The tasty is boozy, surprisingly bitter, and full of tannins that are really brought out with those Munich malts. Up front is some subdued bitterness and building malt...this gives way to nutmeg, cinnamon, rum...there are definitely earthy and floral hop notes in this, and some slightly woody and tart pumpkin. I get some juicy qualities to this, with nice pumpkin, bitterness...I am getting some hints of pie crust in the back end as this dries out leaving lingering malt.

This is mad tasty, and really comes to life as it warms up.

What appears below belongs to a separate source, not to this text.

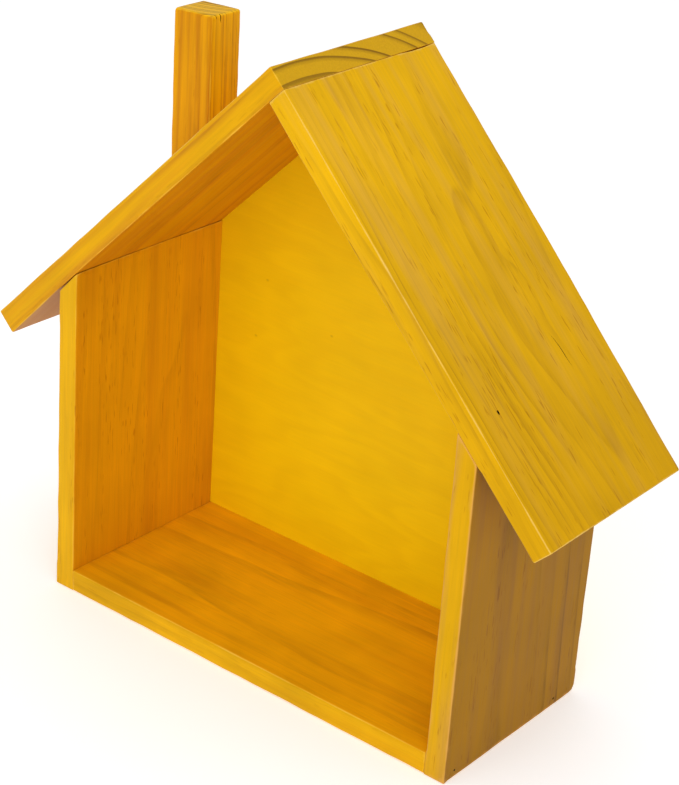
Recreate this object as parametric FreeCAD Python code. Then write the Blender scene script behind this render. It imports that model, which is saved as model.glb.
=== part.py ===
import FreeCAD, Part
import math
import os

# An open-fronted birdhouse with a gabled roof and a small square chimney, in millimetres.
# The origin is on the ground, under the middle of the body.
# +X is to the right as seen from the front, the open front faces -Y, and +Z is up.

# Boards
board_thickness = 12.0
body_width = 258.0             # across the outer faces of the two walls
body_depth = 110.0             # front edge to back edge, the same for walls, floor and roof
wall_height = 170.0            # outer face of a wall, from the ground to the roof's underside
roof_pitch = 45.5              # degrees from level
eaves_overhang = 34.5          # level distance from a wall's outer face to the end of the roof's underside

# Back panel, let into a rebate that runs round the back edges of the boards
panel_thickness = 3.0
panel_lap = 5.0                # how far the panel's edge reaches into each board
panel_clearance = 0.4          # gap round the panel's edge in its rebate

# Chimney
chimney_width = 24.5
chimney_depth = 20.5
chimney_height = 95.5          # its longest edge, from the roof up to the sawn top
chimney_offset = 86.0          # level distance from the middle of the body to the chimney's middle
dowel_diameter = 6.0
dowel_in_roof = 8.0
dowel_in_chimney = 12.0

# Lost-head nails and panel pins: shank, head and how far the head is punched below the surface
nail_diameter = 1.4
nail_length = 30.0
nail_head_diameter = 2.0
nail_head_length = 1.2
nail_sink = 1.3
pin_diameter = 1.0
pin_length = 13.0
pin_head_diameter = 1.6
pin_head_length = 0.8
pin_sink = 0.2
floor_nail_height = 4.0        # above the ground
floor_nail_front_margin = 8.0
floor_nail_back_margin = 19.0
roof_nail_edge_margin = 16.5   # from the front and back edges of the roof
roof_nail_wall_margin = 2.6    # from the wall's outer face, to keep the plumb nail inside the wall
ridge_nail_edge_margin = 16.5
pin_rows = 3                   # pins up each wall and along each roof slope
pin_floor_count = 4            # pins along the floor

# Values that follow from the sizes above
half_width = body_width / 2.0
half_depth = body_depth / 2.0
inner_half_width = half_width - board_thickness
pitch = math.radians(roof_pitch)
peak_height = wall_height + half_width * math.tan(pitch)
reach = (half_width + eaves_overhang) / math.cos(pitch)
ridge_lap = board_thickness / math.sin(2.0 * pitch)

# Directions down each roof slope and out of its upper face, left and right
down_left = FreeCAD.Vector(-math.cos(pitch), 0, -math.sin(pitch))
down_right = FreeCAD.Vector(math.cos(pitch), 0, -math.sin(pitch))
out_left = FreeCAD.Vector(-math.sin(pitch), 0, math.cos(pitch))
out_right = FreeCAD.Vector(math.sin(pitch), 0, math.cos(pitch))
peak = FreeCAD.Vector(0, 0, peak_height)

NAIL = {"diameter": nail_diameter, "length": nail_length, "sink": nail_sink,
        "head_diameter": nail_head_diameter, "head_length": nail_head_length}
PIN = {"diameter": pin_diameter, "length": pin_length, "sink": pin_sink,
       "head_diameter": pin_head_diameter, "head_length": pin_head_length}


def prism(points, front, depth):
    """A flat outline in the X-Z plane, pushed back along +Y from the plane y = front."""
    corners = [FreeCAD.Vector(p.x, front, p.z) for p in points]
    face = Part.Face(Part.makePolygon(corners + corners[:1]))
    return face.extrude(FreeCAD.Vector(0, depth, 0))


def point(x, z):
    return FreeCAD.Vector(x, 0, z)


def underside_height(x):
    """Height of the roof's underside over a point x from the middle."""
    return peak_height - abs(x) * math.tan(pitch)


def roof_top_height(x):
    """Height of the roof's upper face over a point x from the middle, away from the ridge."""
    return underside_height(x) + board_thickness / math.cos(pitch)


def roof_nail_depths():
    edge = half_depth - roof_nail_edge_margin
    return [-edge, edge]


def ridge_nail_depths():
    edge = half_depth - ridge_nail_edge_margin
    return [-edge, 0.0, edge]


def floor_nail_depths():
    return [-half_depth + floor_nail_front_margin, half_depth - floor_nail_back_margin]


def nail(head, direction, kind):
    """One nail, its head punched below the surface point 'head'."""
    top = head + direction * kind["sink"]
    shank = Part.makeCylinder(kind["diameter"] / 2.0, kind["length"], top, direction)
    cap = Part.makeCylinder(kind["head_diameter"] / 2.0, kind["head_length"], top, direction)
    return shank.fuse(cap).removeSplitter()


def nail_hole(head, direction, kind):
    """Room for one nail, with the pit over its head carried clear of a sloping surface."""
    mouth = head - direction * kind["head_diameter"]
    depth = kind["head_diameter"] + kind["sink"]
    pit = Part.makeCylinder(kind["head_diameter"] / 2.0, depth, mouth, direction)
    return pit.fuse(nail(head, direction, kind)).removeSplitter()


def floor_nail_spots(side):
    """Surface points and driving direction of the nails through one wall into the floor."""
    heads = [FreeCAD.Vector(side * half_width, y, floor_nail_height) for y in floor_nail_depths()]
    return heads, FreeCAD.Vector(-side, 0, 0)


def roof_nail_spots(side):
    """Surface points and driving direction of the plumb nails through the roof into one wall."""
    x = side * (half_width - roof_nail_wall_margin)
    heads = [FreeCAD.Vector(x, y, roof_top_height(x)) for y in roof_nail_depths()]
    return heads, FreeCAD.Vector(0, 0, -1)


def ridge_nail_spots():
    """Nails through the left roof board, down the middle of the right board's end grain."""
    board_middle = peak + out_right * (board_thickness / 2.0)
    back_up = board_thickness * (1.0 - math.cos(2.0 * pitch) / 2.0) / math.sin(2.0 * pitch)
    middle = board_middle - down_right * back_up
    heads = [middle + FreeCAD.Vector(0, y, 0) for y in ridge_nail_depths()]
    return heads, down_right


def panel_outline(grow):
    """The interior's outline, made larger all round by 'grow'."""
    x = inner_half_width + grow
    bottom = board_thickness - grow
    rise = grow / math.cos(pitch)
    shoulder = underside_height(x) + rise
    return [point(-x, bottom), point(x, bottom), point(x, shoulder),
            point(0, peak_height + rise), point(-x, shoulder)]


def panel_rebate():
    outline = panel_outline(panel_lap + panel_clearance)
    return prism(outline, half_depth - panel_thickness, panel_thickness)


def pin_spots():
    """Pins round the edge of the back panel, in the middle of the lap."""
    inset = panel_lap / 2.0
    x = inner_half_width + inset
    low = board_thickness - inset
    spots = []
    for i in range(pin_floor_count):
        across = -x + 2.0 * x * (i + 0.5) / pin_floor_count
        spots.append((across, low))
    rise = inset / math.cos(pitch)
    shoulder = underside_height(x) + rise
    for side in (-1, 1):
        for i in range(pin_rows):
            up = (i + 0.5) / pin_rows
            spots.append((side * x, low + (shoulder - low) * up))
            spots.append((side * x * (1.0 - up), shoulder + (peak_height + rise - shoulder) * up))
    return [FreeCAD.Vector(px, half_depth, pz) for px, pz in spots], FreeCAD.Vector(0, -1, 0)


def make_nails(spots, kind):
    heads, direction = spots
    return Part.Compound([nail(head, direction, kind) for head in heads])


def cut_nail_holes(shape, spots, kind=NAIL):
    heads, direction = spots
    for head in heads:
        shape = shape.cut(nail_hole(head, direction, kind))
    return shape


def cut_pin_holes(shape):
    return cut_nail_holes(shape, pin_spots(), PIN)


def make_floor():
    board = Part.makeBox(2.0 * inner_half_width, body_depth, board_thickness,
                         FreeCAD.Vector(-inner_half_width, -half_depth, 0))
    board = board.cut(panel_rebate())
    for side in (-1, 1):
        board = cut_nail_holes(board, floor_nail_spots(side))
    return cut_pin_holes(board)


def make_wall(side):
    """A side wall, its top bevelled to lie flat against the roof."""
    outer = side * half_width
    inner = side * inner_half_width
    outline = [point(inner, 0), point(outer, 0),
               point(outer, underside_height(outer)), point(inner, underside_height(inner))]
    board = prism(outline, -half_depth, body_depth)
    board = board.cut(panel_rebate())
    board = cut_nail_holes(board, floor_nail_spots(side))
    board = cut_nail_holes(board, roof_nail_spots(side))
    return cut_pin_holes(board)


def make_left_roof():
    """The longer roof board: its square upper end laps over the right board at the ridge."""
    top = peak - down_left * ridge_lap
    foot = peak + down_left * reach
    step = out_left * board_thickness
    board = prism([foot, top, top + step, foot + step], -half_depth, body_depth)
    board = board.cut(panel_rebate())
    board = cut_nail_holes(board, roof_nail_spots(-1))
    board = cut_nail_holes(board, ridge_nail_spots())
    board = board.cut(dowel_shape())
    return cut_pin_holes(board)


def make_right_roof():
    """The other roof board, its upper end butted against the left board's underside."""
    foot = peak + down_right * reach
    step = out_right * board_thickness
    top_outer = peak - down_left * ridge_lap
    board = prism([peak, foot, foot + step, top_outer], -half_depth, body_depth)
    board = board.cut(panel_rebate())
    board = cut_nail_holes(board, roof_nail_spots(1))
    board = cut_nail_holes(board, ridge_nail_spots())
    return cut_pin_holes(board)


def make_chimney():
    """A square post standing plumb on the left slope, its foot sawn to the pitch."""
    left = -chimney_offset - chimney_width / 2.0
    right = -chimney_offset + chimney_width / 2.0
    top = roof_top_height(left) + chimney_height
    outline = [point(left, roof_top_height(left)), point(right, roof_top_height(right)),
               point(right, top), point(left, top)]
    post = prism(outline, -chimney_depth / 2.0, chimney_depth)
    return post.cut(dowel_shape())


def dowel_shape():
    """The hidden glued dowel, square to the slope, from the roof board into the chimney."""
    foot = FreeCAD.Vector(-chimney_offset, 0, roof_top_height(chimney_offset))
    start = foot - out_left * dowel_in_roof
    return Part.makeCylinder(dowel_diameter / 2.0, dowel_in_roof + dowel_in_chimney, start, out_left)


def make_back_panel():
    """Thin plywood, flush with the back edges of the boards."""
    panel = prism(panel_outline(panel_lap), half_depth - panel_thickness, panel_thickness)
    return cut_pin_holes(panel)


def main():
    nodes = {
        "floor_board": make_floor(),
        "left_wall": make_wall(-1),
        "right_wall": make_wall(1),
        "left_roof_board": make_left_roof(),
        "right_roof_board": make_right_roof(),
        "back_panel": make_back_panel(),
        "chimney": make_chimney(),
        "chimney_dowel": dowel_shape(),
        "floor_nails_left": make_nails(floor_nail_spots(-1), NAIL),
        "floor_nails_right": make_nails(floor_nail_spots(1), NAIL),
        "roof_nails_left": make_nails(roof_nail_spots(-1), NAIL),
        "roof_nails_right": make_nails(roof_nail_spots(1), NAIL),
        "ridge_nails": make_nails(ridge_nail_spots(), NAIL),
        "back_panel_pins": make_nails(pin_spots(), PIN),
    }
    os.makedirs("parts", exist_ok=True)
    for name, shape in nodes.items():
        shape.exportStep(os.path.join("parts", name + ".step"))
        print(name, len(shape.Solids), "solid(s)", round(shape.Volume), "mm3")


main()
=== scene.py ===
# An open-fronted birdhouse: pine boards nailed up as a small house, stained yellow, with a thin
# plywood back and a square chimney. Lengths are in metres, +X is to the right and the front is -Y.

import math

import bmesh
import bpy
from mathutils import Matrix, Vector, noise


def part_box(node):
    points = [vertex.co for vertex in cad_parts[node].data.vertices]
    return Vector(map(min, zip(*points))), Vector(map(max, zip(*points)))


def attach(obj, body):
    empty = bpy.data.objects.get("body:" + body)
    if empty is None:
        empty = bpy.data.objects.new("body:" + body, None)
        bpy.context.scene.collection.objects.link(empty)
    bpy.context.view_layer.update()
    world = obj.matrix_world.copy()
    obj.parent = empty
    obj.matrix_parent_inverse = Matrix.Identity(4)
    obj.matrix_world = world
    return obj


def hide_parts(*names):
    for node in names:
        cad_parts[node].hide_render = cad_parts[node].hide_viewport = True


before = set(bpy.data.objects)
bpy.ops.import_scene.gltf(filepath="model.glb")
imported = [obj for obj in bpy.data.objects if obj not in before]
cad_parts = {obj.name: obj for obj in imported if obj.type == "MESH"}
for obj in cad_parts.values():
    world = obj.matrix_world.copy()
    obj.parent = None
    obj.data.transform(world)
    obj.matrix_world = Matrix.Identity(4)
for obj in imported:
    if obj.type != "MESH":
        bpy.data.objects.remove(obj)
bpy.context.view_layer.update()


# ---- Floor board ----
# A planed pine board laid flat between the two walls. Its ends butt against them and are held by
# two nails a side; its back edge is rebated for the plywood, and its long edges are sanded round.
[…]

That earthy tannin thing really plays off the spices in a nice way. Big nutmeg, earthy hops, pumpkin, and wine-like tannins. This is a medium-full beer, with great palate depth, lots of spritzy supporting carbonation, and good complexity for the style. At 9.0% ABV, this drinks like a big boy beer, but still goes down pretty easy. You get some warming on the back. Up front is malt, spice, and initial sweetness; this rolls into spice, hops, bitterness; the back end is lingering pumpkin, pie crust, and it dries out with some malt dryness. Tannins are abound with a wine thing going on. 

Rating: Above-Average  

I'm feeling a Strong Above-Average on this. This is really good shit, and one of the better pumpkin beers out there. This is much better than
Pumpkinhead, but I suppose you can't really compare to the two. This beer is a spicy, pumpkiny, wine substitute. I'd pair this with some cheese, a stew, turkey, duck, or even some Chinese food. I say skip Pumpkinhead and buy this...but yeah.

Random Thought: Tomorrow I will try to do Pumking review. Pumking. Pumking. Pumking. I can feel the hits increasing just by typing that. PUMMMKIIINGGG!!! Awwww yeah.